Problem details: Write out exactly the lines from the start of the entries through the one that contains "import Sketcher", including both.

Data excerpts:
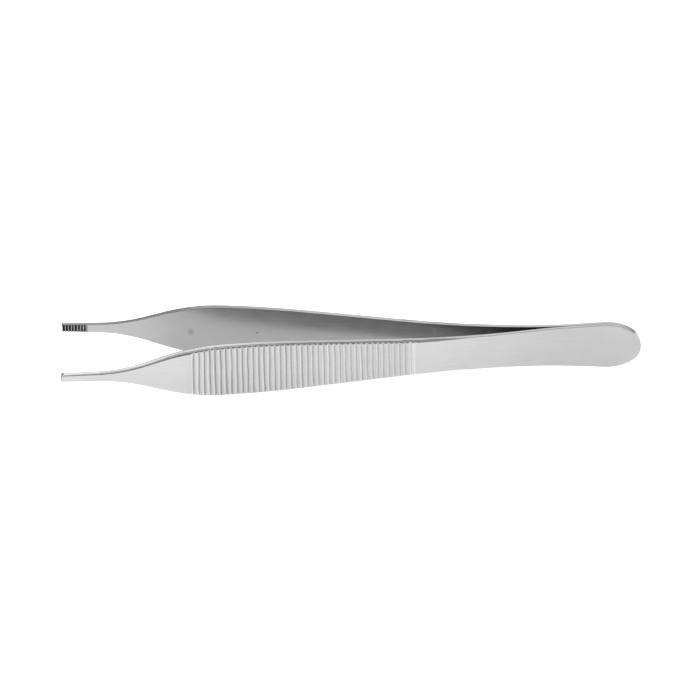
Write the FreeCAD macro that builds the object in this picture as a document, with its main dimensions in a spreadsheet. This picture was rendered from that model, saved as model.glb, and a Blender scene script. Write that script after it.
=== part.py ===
import FreeCAD, Part
import math
import os
import Sketcher

# Thumb forceps 120 mm long: two forged spring arms, alike but for their teeth,
# welded face to face at the butt.  Millimetres.
#
# Each arm is drawn in its own coordinates: X runs from the butt to the tip,
# Y from the joint between the arms outwards, Z across the arm, and the middle
# of its width lies at Z = 0.  One arm is turned about Z and the other about Y
# into the frame of the whole: +X towards the butt, Y across the two arms and
# +Z up, with the edges of the thumb grips resting on Z = 0.

DIMENSIONS = [
    # Runs along the arm, butt to tip; together they are the overall length.
    ("butt_run", 4.43, "butt end to the corner where the rear sides begin"),
    ("rear_run", 31.68, "rear sides, narrowing to the waist"),
    ("flare_run", 40.0, "waist to the crest of the thumb grip"),
    ("crest_run", 16.37, "crest to the shoulder"),
    ("taper_run", 14.91, "shoulder to the neck"),
    ("neck_run", 12.61, "neck to the tip"),
    # Widths across the arm at the corners of that outline.
    ("nose_width", 4.38, "butt end, where its round meets the diagonal"),
    ("butt_width", 10.16, "butt corner"),
    ("waist_width", 6.75, "waist corner"),
    ("grip_width", 11.48, "thumb grip, from crest to shoulder"),
    ("neck_width", 1.98, "neck corner"),
    ("tip_width", 1.5, "tip"),
    # Length that each corner's rounding takes from its two sides.
    ("butt_blend", 3.2, "butt corner"),
    ("waist_blend", 13.6, "waist"),
    ("crest_ease", 3.7, "crest, which a short straight eases instead"),
    ("shoulder_blend", 6.9, "shoulder"),
    ("neck_blend", 5.2, "neck"),
    ("tip_blend", 0.28, "tip"),
    # Side view: the weld, the spring leg and the gap between the arms.
    ("weld_length", 13.4, "flat faces that are welded"),
    ("bow_blend", 4.9, "bow where the arms part, half its length"),
    ("crest_gap", 12.98, "between the arms at the crest"),
    ("crest_blend", 12.0, "slight bend of the inner face there, half its length"),
    ("neck_gap", 19.0, "between the arms at the neck"),
    ("tip_gap", 20.0, "between the arms at the tips, behind the teeth"),
    ("bend_blend", 6.6, "bend at the neck, half its length"),
    # Side view: thickness of one arm.
    ("butt_thickness", 0.79, "welded butt"),
    ("spring_thickness", 1.0, "spring leg at the waist, where the ramp begins"),
    ("heel_thickness", 1.46, "top of the ramp"),
    ("grip_thickness", 1.62, "thumb grip at the shoulder"),
    ("neck_thickness", 1.12, "neck"),
    ("tip_thickness", 1.05, "tip, behind the teeth"),
    ("ramp_run", 11.2, "ramp from the spring leg up to the grip"),
    ("heel_blend", 2.0, "rounding at the top of the ramp"),
    # Rounding of the outer edges, which begins at the waist; behind it they are crisp.
    ("waist_edge", 0.12, "waist"),
    ("grip_edge", 0.55, "thumb grip"),
    ("neck_edge", 0.34, "neck"),
    ("tip_edge", 0.2, "tip"),
    # Transverse grooves of the thumb grip.
    ("groove_pitch", 1.13, "groove to groove"),
    ("groove_width", 0.42, "width at the surface"),
    ("groove_depth", 0.21, "depth"),
    ("groove_margin", 1.0, "plain strip between the ramp and the last groove"),
    # Teeth of the jaws.
    ("jaw_length", 5.2, "toothed land at the tip"),
    ("land_height", 0.12, "land above the inner face"),
    ("tooth_pitch", 0.62, "notch to notch"),
    ("tooth_width", 0.5, "width of a notch at the surface"),
    ("tooth_depth", 0.26, "depth of a notch"),
    ("tooth_start", 0.5, "tip to the middle of the first notch"),
    # Waste round the blank, cut away by the outline.
    ("stock", 1.5, "beyond each end and each side of the arm"),
]

doc = FreeCAD.newDocument("ThumbForceps")


def add_sheet():
    """The driving dimensions, one named cell each."""
    sheet = doc.addObject("Spreadsheet::Sheet", "Dimensions")
    for row, (name, value, meaning) in enumerate(DIMENSIONS, start=1):
        sheet.set(f"A{row}", name)
        sheet.set(f"B{row}", str(value))
        sheet.set(f"C{row}", meaning)
        sheet.setAlias(f"B{row}", name)
    doc.recompute()
    return sheet


SHEET = add_sheet()


def cell(name):
    """The expression that reads one named dimension."""
    return f"Dimensions.{name}"


def total(*names):
    """The sum of named dimensions."""
    return "(" + " + ".join(cell(name) for name in names) + ")"


def half(name):
    return f"({cell(name)} / 2)"


def value_of(expression):
    """The number that an expression stands for now."""
    result = SHEET.evalExpression(expression)
    return float(getattr(result, "Value", result))


# Stations along the arm, measured from the butt end.
BUTT_AT = cell("butt_run")
WAIST_AT = total("butt_run", "rear_run")
CREST_AT = total("butt_run", "rear_run", "flare_run")
SHOULDER_AT = total("butt_run", "rear_run", "flare_run", "crest_run")
NECK_AT = total("butt_run", "rear_run", "flare_run", "crest_run", "taper_run")
TIP_AT = total("butt_run", "rear_run", "flare_run", "crest_run", "taper_run", "neck_run")
BOW_AT = total("weld_length", "bow_blend")
GRIP_AT = total("butt_run", "rear_run", "ramp_run")
LAND_AT = f"({TIP_AT} - {cell('jaw_length')})"

# Slopes of the inner face, which bends a little at the crest and again at the neck.
LEG_SLOPE = f"({half('crest_gap')} / ({CREST_AT} - {BOW_AT}))"
TAPER_SLOPE = f"(({half('neck_gap')} - {half('crest_gap')}) / ({NECK_AT} - {CREST_AT}))"
JAW_SLOPE = f"(({half('tip_gap')} - {half('neck_gap')}) / {cell('neck_run')})"
JAW_ANGLE = f"atan({JAW_SLOPE})"


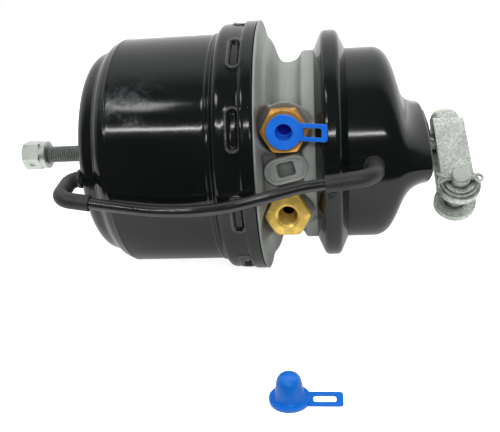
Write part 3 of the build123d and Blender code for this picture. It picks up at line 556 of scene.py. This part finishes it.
HOUSING_OUTSIDE = ((-255.5, 70.0), (-255.3, 72.6), (-254.4, 75.2), (-252.6, 77.9), (-250.2, 80.0),
                   (-247.6, 81.3), (-244.6, 82.1), (-242.2, 82.7), (-241.0, 83.5), (-239.4, 85.6),
                   (-237.2, 87.7), (-234.6, 89.3), (-232.0, 90.3), (-230.6, 91.1), (-229.6, 91.25),
                   (-228.6, 90.9), (-227.0, 91.0), (-160.0, 91.0), (-158.4, 91.1), (-157.4, 91.9),
                   (-156.4, 92.1), (-155.4, 91.7), (-154.4, 92.0), (-153.4, 93.4), (-152.2, 95.4),
                   (-150.8, 97.0), (-149.0, 97.8), (-147.0, 98.0), (-134.2, 98.0), (-133.4, 98.1),
                   (-132.6, 98.7), (-131.6, 99.3), (-130.4, 99.5), (-124.6, 99.6), (-123.9, 99.3),
                   (-123.5, 98.4))
HOUSING_INSIDE = ((-123.4, 97.2), (-128.9, 97.2), (-129.1, 95.5), (-146.5, 95.5), (-156.5, 88.4),
                  (-226.0, 88.4), (-236.0, 85.0), (-243.0, 80.0), (-250.0, 77.0), (-252.9, 70.0),
                  (-252.9, 17.1))
HOUSING_END = ((-255.5, 17.1), (-255.5, 50.0))
HOUSING_SPANS = ((-255.5, -226.0, 0.7), (-226.0, -162.0, 8.0), (-162.0, -146.0, 0.6),
                 (-146.0, -123.5, 0.6))

SKIRT = 98.0                    # radius the keys are stamped in, in millimetres
KEYS = 10
KEY_SECTOR = math.tau / KEYS
KEY_PLACE = -137.0              # along the axis
KEY_TURN = 22.6                 # of the first key, in degrees
KEY_HALF = 10.5                 # half the length of the straight part
KEY_REACH = 8.5                 # how far a key bends the skirt to either side
KEY_FINE = 17.0                 # half the stretch of fine steps at a key
KEY_STEP, SKIRT_STEP = 0.8, 3.2     # steps round the skirt, at the keys and between them
# the groove's floor and top, and its border, lie at these distances from the key's middle line
GROOVE_DEPTH, GROOVE_FLOOR, GROOVE_TOP = 1.7, 1.9, 3.5
BORDER, BORDER_HEIGHT, BORDER_WIDTH = 4.7, 0.4, 1.7
BEAD_CENTRE, BEAD_WIDTH, BEAD_HEIGHT = 98.05, 1.1, 1.05     # radius of its line, half its section
BEAD_STEPS, BEAD_END_STEPS, BEAD_SIDE_STEPS = 10, 14, 12


def key_height(place, turn):
    """Stamped key: a narrow groove the long way round the skirt with a rolled border."""
    off = (turn + math.radians(KEY_TURN) + KEY_SECTOR / 2) % KEY_SECTOR - KEY_SECTOR / 2
    beyond = max(abs(off * SKIRT) - KEY_HALF, 0.0)
    away = math.hypot(beyond, place - KEY_PLACE)
    border = BORDER_HEIGHT * math.exp(-((away - BORDER) / BORDER_WIDTH) ** 2)
    return border - GROOVE_DEPTH * (1 - soft_step(GROOVE_FLOOR, GROOVE_TOP, away))


def keyed_radius(place, base):
    """Radius of the skirt with its keys, in metres, at one place along the axis."""
    def radius(turn):
        return metres(base + key_height(place, turn))
    return radius


def key_border():
    """Points of the obround about a key, round the skirt and along it, each with its way out."""
    points = []
    for end in (1, -1):
        for step in range(BEAD_END_STEPS + 1):
            turn = math.pi * step / BEAD_END_STEPS
            out_around, out_beside = end * math.sin(turn), end * math.cos(turn)
            points.append((end * KEY_HALF + BORDER * out_around, BORDER * out_beside,
                           out_around, out_beside))
        for step in range(1, BEAD_SIDE_STEPS):
            points.append((end * KEY_HALF * (1 - 2 * step / BEAD_SIDE_STEPS), -end * BORDER,
                           0.0, -end))
    return points


def key_beads():
    """The rolled beads round the keys, each a closed obround ring half sunk in the skirt."""
    made = bmesh.new()
    for key in range(KEYS):
        middle = math.tau * key / KEYS - math.radians(KEY_TURN)
        rows = []
        for around, beside, out_around, out_beside in key_border():
            row = []
            for turn in even_turns(BEAD_STEPS):
                sideways, rise = BEAD_WIDTH * math.cos(turn), BEAD_HEIGHT * math.sin(turn)
                angle = middle + (around + sideways * out_around) / SKIRT
                radius = metres(BEAD_CENTRE + rise)
                row.append(made.verts.new((metres(KEY_PLACE + beside + sideways * out_beside),
                                           -radius * math.cos(angle), -radius * math.sin(angle))))
            rows.append(row)
        join_rows(made, rows + rows[:1])
    beads = smooth_piece("key_beads", made)
    beads.data.materials.append(BEAD_SHEEN_PAINT)
    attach(beads, "housing")


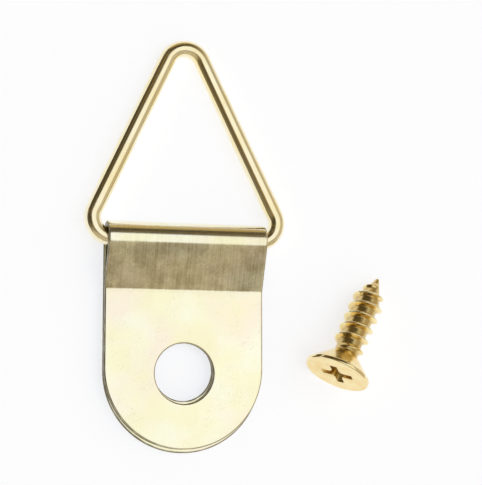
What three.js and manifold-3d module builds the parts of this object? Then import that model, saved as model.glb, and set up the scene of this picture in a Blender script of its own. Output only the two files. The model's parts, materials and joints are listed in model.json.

Answer to this task:
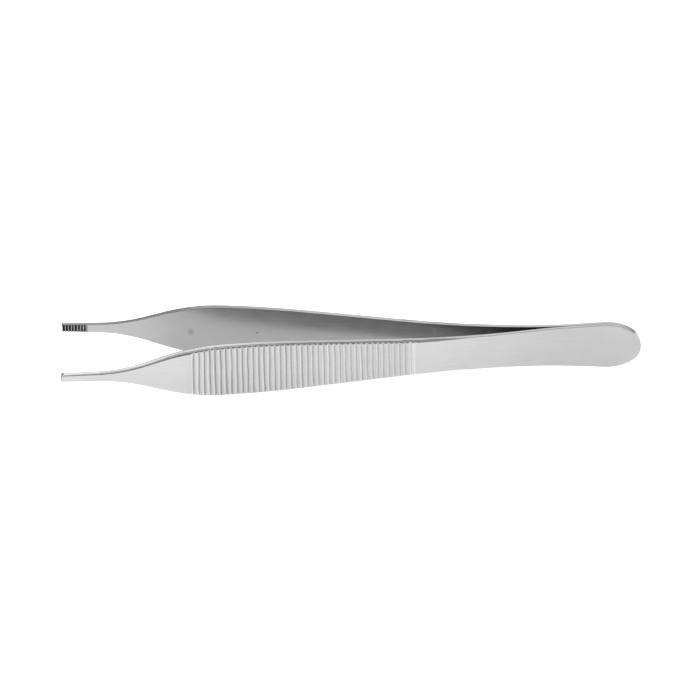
Write the FreeCAD macro that builds the object in this picture as a document, with its main dimensions in a spreadsheet. This picture was rendered from that model, saved as model.glb, and a Blender scene script. Write that script after it.
=== part.py ===
import FreeCAD, Part
import math
import os
import Sketcher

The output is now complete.